Brother, the voice you recognize is the one you have been listening to. If you have been listening to the voice of the culture, the voice of ambition, or the voice of condemnation more than the voice of the shepherd, you will follow the wrong voice when the pressure comes. The sheep do not follow a stranger because they do not recognize the voice of strangers. The recognition comes from repetition. The man who listens to the shepherd's voice daily - in prayer, in the Scriptures, in the sacraments - recognizes it when the competing voices get loud. The man who rarely listens cannot tell the difference.
Peter writes: when he was insulted, he returned no insult; when he suffered, he did not threaten; instead, he handed himself over to the one who judges justly. That is the template for the man of faith under pressure. Not retaliation. Not threats. Handing himself over to the one who judges justly. The shepherd's strength is not the strength of the wolf. It is the strength of the man who does not need to fight because he has already been saved.

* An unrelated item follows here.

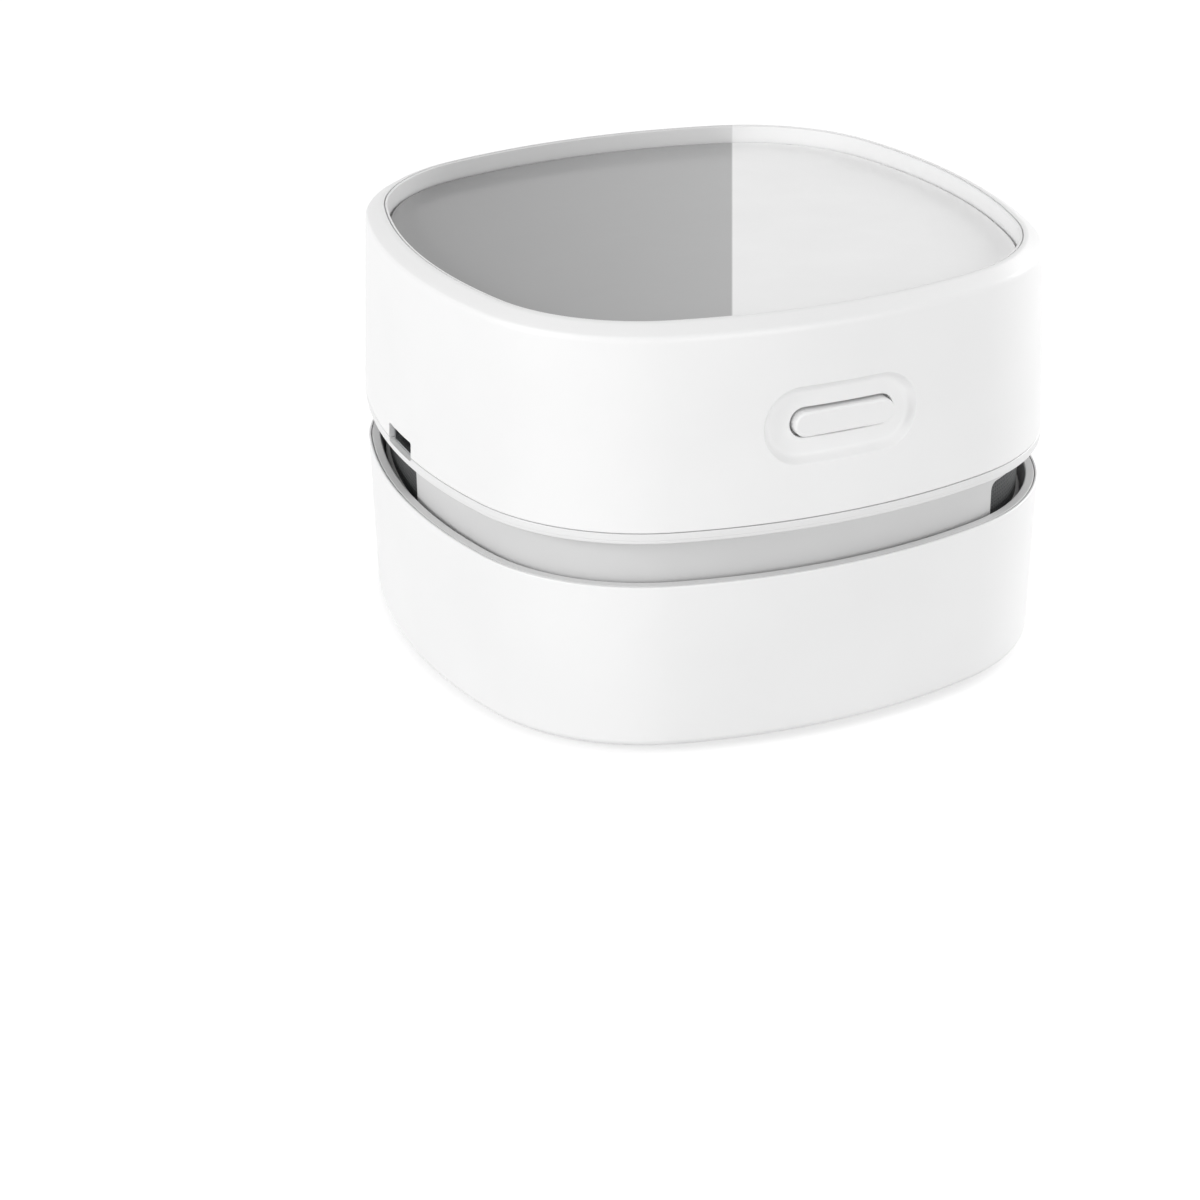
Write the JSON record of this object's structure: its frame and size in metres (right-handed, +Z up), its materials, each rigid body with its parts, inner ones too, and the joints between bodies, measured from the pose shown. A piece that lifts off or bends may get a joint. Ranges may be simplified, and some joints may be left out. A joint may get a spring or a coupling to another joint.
{
  "type": "desktop vacuum cleaner",
  "caption": "Rounded-square desktop vacuum cleaner with a lift-off motor head over a dust cup, exhaust windows in the neck, a push button and a charging socket.",
  "frame": {"origin": "on the resting plane under the middle of the feet", "axes": "+Z up, -Y towards the button side, -X towards the charging socket"},
  "size_m": [0.085, 0.085, 0.0559],
  "materials": {
    "white_plastic": "satin white moulded plastic",
    "ring_plastic": "satin white moulded plastic",
    "grey_plastic": "satin light grey moulded plastic",
    "panel_gloss": "glossy two-tone plate, grey and white",
    "button_white": "satin white",
    "dark_mesh": "dark woven mesh",
    "black_rubber": "soft rubber",
    "bristle": "dark grey nylon bristles",
    "seal": "grey silicone",
    "filter_paper": "pleated filter paper",
    "steel": "plated sheet steel",
    "brass": "turned brass",
    "rotor_iron": "laminated iron and copper winding",
    "ferrite": "dark ferrite",
    "cell_wrap": "blue shrink wrap",
    "board": "green circuit board",
    "black_plastic": "black moulded plastic",
    "fan_plastic": "pale moulded plastic"
  },
  "bodies": {
    "cup": {"outer_cup": "white_plastic", "dust_liner": "grey_plastic", "inlet_hub": "grey_plastic", "inlet_deflector": "grey_plastic", "nozzle_holder": "grey_plastic", "brush_front": "bristle", "brush_right": "bristle", "brush_back": "bristle", "brush_left": "bristle", "seal_ring": "seal", "foot_front_left": "black_rubber", "foot_front_right": "black_rubber", "foot_back_left": "black_rubber", "foot_back_right": "black_rubber"},
    "head": {"head_shell": "white_plastic", "chassis": "ring_plastic", "neck": "grey_plastic", "fan_cover": "grey_plastic", "filter_frame": "grey_plastic", "top_panel": "panel_gloss", "exhaust_mesh_left": "dark_mesh", "exhaust_mesh_right": "dark_mesh", "filter_medium": "filter_paper", "chassis_screw_front_left": "steel", "chassis_screw_front_right": "steel", "chassis_screw_back_left": "steel", "chassis_screw_back_right": "steel", "motor_screw_a": "steel", "motor_screw_b": "steel", "cover_screw_a": "steel", "cover_screw_b": "steel", "motor_can": "steel", "usb_shell": "steel", "motor_bush": "brass", "motor_terminal_a": "brass", "motor_terminal_b": "brass", "motor_magnet_a": "ferrite", "motor_magnet_b": "ferrite", "battery_cell": "cell_wrap", "main_board": "board", "switch_board": "board", "charge_chip": "black_plastic", "motor_end_cap": "black_plastic", "battery_cradle": "black_plastic", "usb_tongue": "black_plastic", "switch_body": "black_plastic"},
    "button": {"power_button": "button_white", "switch_plunger": "black_plastic"},
    "rotor": {"motor_shaft": "steel", "armature": "rotor_iron", "impeller": "fan_plastic"}
  },
  "joints": [
    {"name": "head_lift", "type": "slide", "parent": "cup", "child": "head", "axis": [0, 0, 1], "range_m": [0, 0.03]},
    {"name": "button_press", "type": "slide", "parent": "head", "child": "button", "axis": [0, 1, 0], "range_m": [0, 0.0005], "stiffness_N_per_m": 3000},
    {"name": "rotor_spin", "type": "hinge", "parent": "head", "child": "rotor", "pos_m": [0, 0, 0.0272], "axis": [0, 0, 1], "continuous": true}
  ]
}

Peter also writes: by his wounds you have been healed. Your wounds are not wasted. The suffering you carry is connected to the wounds of Christ, and the connection produces healing - not always the healing you expected, but the healing you needed.
The Challenge
This week, listen deliberately for the Good Shepherd's voice. In your prayer, in the Scriptures, in the Eucharist - train your ear to recognize the voice that calls you by name. The competing voices are loud. The shepherd's voice is specific. He does not address the crowd. He calls you. By name. Can you hear it?
One Prayer
Lord, you are the Good Shepherd and you call me by name. I have been listening to other voices - the culture, the ambition, the condemnation - and I have had difficulty hearing yours. Train my ear this week. I follow the voice I recognize, and I want to recognize yours above all others. By your wounds I have been healed. Lead me beside restful waters. My cup overflows. Alleluia. Amen.